Our Bodies Our Choices slammed the amendment directed at pregnant people with a disability as “insulting”. Clare Pullen, chairperson of Our Bodies Our Choices, condemned its as an attempt to use disability as a “wedge” and said that people with disabilities also have “a fundamental right to bodily autonomy”.
It should be remembered that these amendments are being put up by MPs who do not agree with abortion, full stop. While some have used religious arguments to promote their views, the bottom line is that they want to have control of reproductive rights.
Margaret Atwood’s dystopian novel The Handmaid’s Tale is an eerie reminder of what happens to women when they have no control over something so personal and fundamental as their reproductive choices.

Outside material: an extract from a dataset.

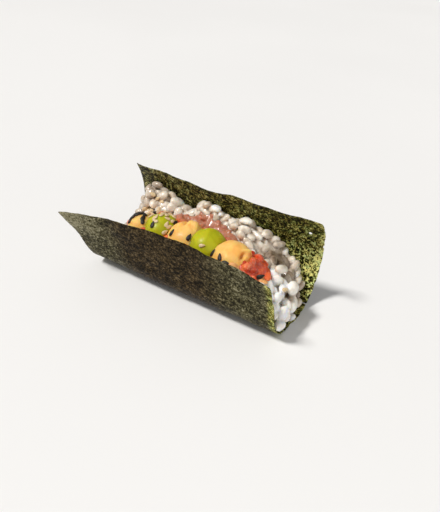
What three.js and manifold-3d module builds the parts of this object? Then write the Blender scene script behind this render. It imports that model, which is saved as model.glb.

On September 15, Barnaby Joyce joined Tony Abbott and more than 1000 others to rail against the new bill, describing it as “modern day slavery”. Abbott described the bill as “infanticide on demand” and accused the Berejiklian Coalition government of supporting “the most radical abortion laws in this country”, despite it being modelled on existing Queensland law.
Perhaps that is what prompted Odette Joyce to say her crusading father, Barnaby, doesn’t speak for her “once again”.
Abbott has also just been in Hungary happily supporting reactionary Hungarian PM Victor Orban’s racist Replacement Theory views which urge European women to reproduce more to avoid Europeans being replaced or “swamped” by refugees.
Pro-choice groups in NSW are continuing to ask supporters to email NSW MLCs urging they pass the bill unamended. As those at the pro-choice rally chanted: “Trust women and support the bill”.